The invention was displayed at the annual event Maker Faire Africa, Lagos, Nigeria, an event that showcases ingenuity. The idea of using urine as fuel is not new but Bola, Biola, Toyin and Eniola came up with a practical way to put the idea into action and many households can really appreciate this.
How It Works
As explained on the blog of makerfaireafrica.com website, its process is itemized below;
- Urine is put into an electrolytic cell, which separates out the hydrogen.
- The hydrogen goes into a water filter for purification, and then into a gas cylinder, which looks similar to the kind used for outdoor barbecue grills.
- The gas cylinder pushes the filtered hydrogen into another cylinder that contains liquid borax, in order to remove moisture from the gas. Borax is a natural mineral, commonly used in laundry detergent.
- The hydrogen is pushed into a power generator in the final step of the process.

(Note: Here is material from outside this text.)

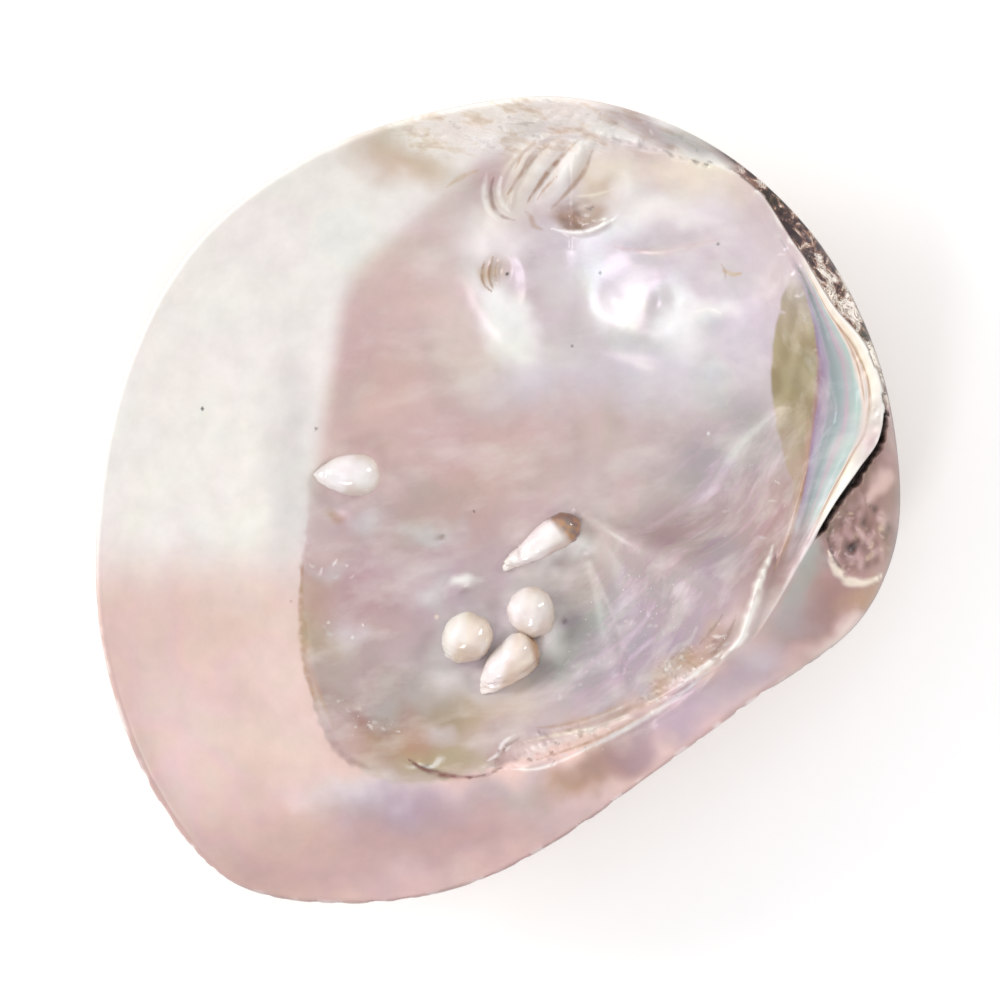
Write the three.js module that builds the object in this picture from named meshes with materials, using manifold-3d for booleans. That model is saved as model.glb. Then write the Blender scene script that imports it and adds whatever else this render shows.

You might be wondering; wont hydrogen pose an explosion risk? The smart girls used one-way valves throughout the device as a safety measure. The urine to power technology needs to evolve further before such a system is feasible, at least as far as applications like powering generators used in most African households go.
A professor of chemical and biomolecular engineering at Ohio University (Gerardine Botte), has been working on practical ways to make urine into a more useful hydrogen source, essentially by turning power into a byproduct of wastewater treatment. Gerardine Botte says it takes more energy to extract hydrogen from urine than you end up getting in return as electricity and feels the energy equation gets even more skewed by the inefficiency of the generator used in the girls’ project.
“You will never get more energy out than you put in” Botte says.
Botte estimated that Ohio University has a student population of 22,000, and if their urine were to be collected to produce hydrogen, they would be able to produce enough electricity to perhaps power about 100 to 150 residential houses for a year, continuously.